STORY By JULIA RAPPAPORT      |      Photos by Joe Mikos

She is the person the wedding planner tries her best to please, the one the caterer feeds with bated breath. She is not the bride. No, she is the mother of the bride, the MOB to those in the industry.

After working twenty-five years as an Island wedding planner, Patrie Grace officially became a MOBster two years ago when her eldest daughter, Nisa Kontje, announced her engagement to longtime boyfriend, Timothy Webster, who’s from Hanson.

For Patrie, the news was no surprise – it was practically love at first sight for the couple, who met aboard the Vineyard sailboat Juno in 2004. The surprises would come later: unpredictable Vineyard weather, a wedding to which no one turned down an invite, and a risotto recipe that sparked the warm and budget-friendly idea of a potluck for their October wedding dinner.

There was no question that Patrie would plan the wedding. “Nisa said, ‘I’d be perfectly happy for you just to do the whole thing,’” Patrie recalls. But Nisa also wanted Patrie to have the mother-of-the-bride experience. “I wanted all the details to be perfect, but I didn’t want to feel like my mom was working for me,” she says.

So, there were two ground rules. One, the wedding had to truly reflect Nisa and Tim. “I wanted it to be about them and not what I might do as a wedding planner,” Patrie explains. This meant a ceremony in the sand for the avid sailors and a child-friendly reception, since Nisa and Tim have a one-year-old son, Theo. Ground rule two: The wedding had to be affordable, yet classically elegant and delightfully unique. The family set a budget, but rather than skimp on style, they got creative.

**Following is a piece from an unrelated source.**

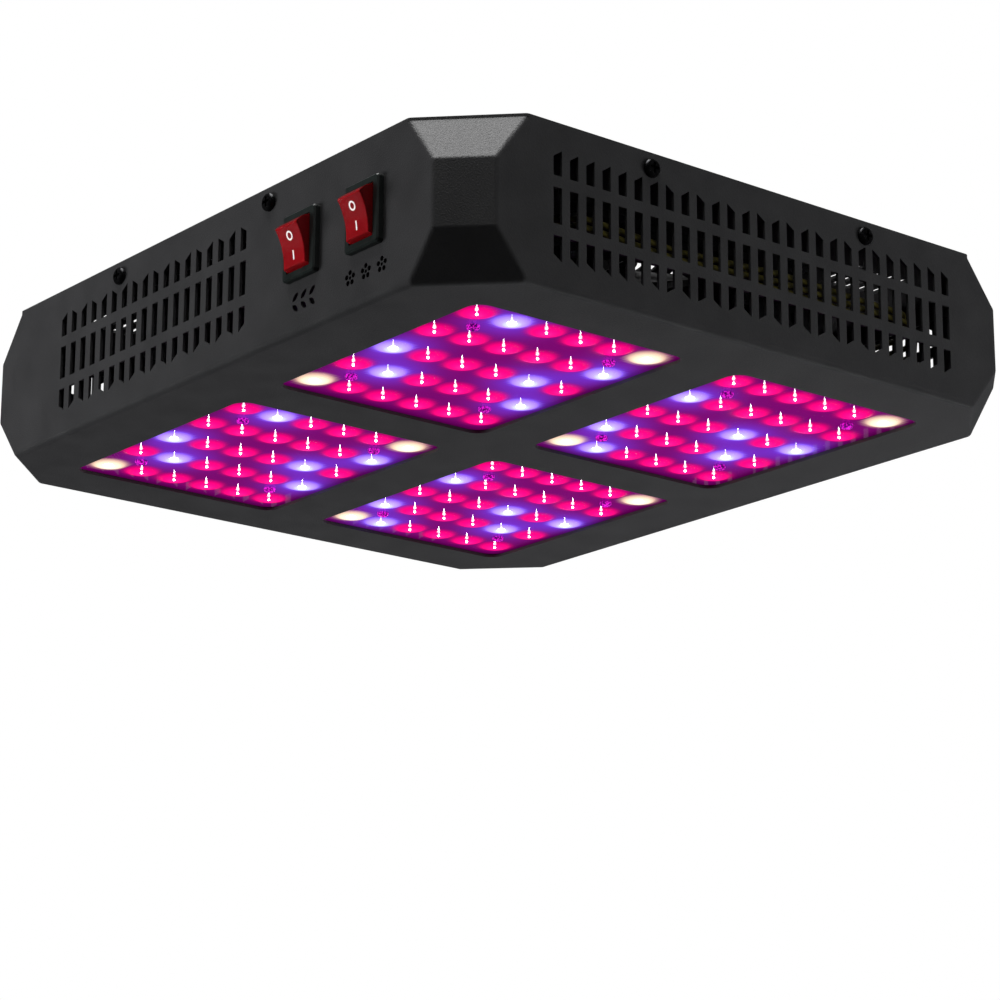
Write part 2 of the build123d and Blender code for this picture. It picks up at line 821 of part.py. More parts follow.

One of the first challenges was finding the perfect spot. Patrie rented an Aquinnah beachside property with a small cottage. The bridal party could get dressed there, the couple could get married in the sand, and the reception could take place in tents up by the cottage. Patrie’s sister made the wedding cake. Each of Nisa’s best girlfriends brought a white flower for her bouquet; Patrie did the bridesmaids’ bouquets and the groomsmen’s boutonnieres (which she pinned to their matching vests from Chilmark’s Allen Farm), and several friends helped make the table arrangements. For the rehearsal dinner, Patrie booked the free common space at Island Cohousing in West Tisbury, where she lives.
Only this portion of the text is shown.